**Exercise details:** From the listing below, pull out all lines with "this" in them.

>> start

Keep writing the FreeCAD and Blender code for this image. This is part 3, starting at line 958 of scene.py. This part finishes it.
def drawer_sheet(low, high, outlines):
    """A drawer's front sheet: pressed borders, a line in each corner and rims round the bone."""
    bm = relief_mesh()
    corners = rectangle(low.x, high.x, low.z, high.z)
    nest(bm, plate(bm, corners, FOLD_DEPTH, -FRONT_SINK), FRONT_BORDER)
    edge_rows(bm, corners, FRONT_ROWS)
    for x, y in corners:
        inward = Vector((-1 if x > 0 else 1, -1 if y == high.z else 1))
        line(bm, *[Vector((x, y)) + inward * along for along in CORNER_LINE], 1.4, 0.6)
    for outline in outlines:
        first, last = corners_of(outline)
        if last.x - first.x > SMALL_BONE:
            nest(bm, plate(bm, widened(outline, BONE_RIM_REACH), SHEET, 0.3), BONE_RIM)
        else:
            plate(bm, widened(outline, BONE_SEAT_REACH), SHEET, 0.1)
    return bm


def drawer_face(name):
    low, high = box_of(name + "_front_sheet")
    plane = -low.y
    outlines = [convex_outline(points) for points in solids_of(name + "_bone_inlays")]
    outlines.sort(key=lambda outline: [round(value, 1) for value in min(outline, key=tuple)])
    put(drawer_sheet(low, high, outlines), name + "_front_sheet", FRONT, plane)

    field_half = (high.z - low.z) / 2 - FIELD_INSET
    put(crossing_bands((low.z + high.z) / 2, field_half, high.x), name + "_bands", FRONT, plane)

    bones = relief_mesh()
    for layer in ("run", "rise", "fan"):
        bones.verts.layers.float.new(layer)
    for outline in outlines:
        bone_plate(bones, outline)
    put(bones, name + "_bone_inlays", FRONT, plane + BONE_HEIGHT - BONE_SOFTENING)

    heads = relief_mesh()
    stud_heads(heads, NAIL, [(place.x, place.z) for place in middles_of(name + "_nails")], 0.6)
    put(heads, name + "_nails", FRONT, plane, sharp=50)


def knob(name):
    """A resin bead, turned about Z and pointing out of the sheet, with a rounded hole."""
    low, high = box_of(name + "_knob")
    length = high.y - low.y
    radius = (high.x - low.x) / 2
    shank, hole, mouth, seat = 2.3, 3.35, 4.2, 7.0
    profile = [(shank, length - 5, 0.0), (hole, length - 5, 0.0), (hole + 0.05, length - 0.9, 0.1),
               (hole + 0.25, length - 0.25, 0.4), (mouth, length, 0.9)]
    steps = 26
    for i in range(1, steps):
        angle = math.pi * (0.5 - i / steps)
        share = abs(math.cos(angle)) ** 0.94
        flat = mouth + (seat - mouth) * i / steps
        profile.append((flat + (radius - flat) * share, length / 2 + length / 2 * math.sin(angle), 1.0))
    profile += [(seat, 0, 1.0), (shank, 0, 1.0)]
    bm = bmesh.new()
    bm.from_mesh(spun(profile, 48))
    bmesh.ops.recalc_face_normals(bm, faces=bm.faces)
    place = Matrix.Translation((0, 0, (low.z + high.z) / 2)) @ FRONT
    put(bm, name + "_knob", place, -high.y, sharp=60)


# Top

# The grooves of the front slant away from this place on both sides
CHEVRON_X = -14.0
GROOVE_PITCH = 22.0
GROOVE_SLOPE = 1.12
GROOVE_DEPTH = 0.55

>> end

**Output of the exercise:**
Keep writing the FreeCAD and Blender code for this image. This is part 3, starting at line 958 of scene.py. This part finishes it.
# The grooves of the front slant away from this place on both sides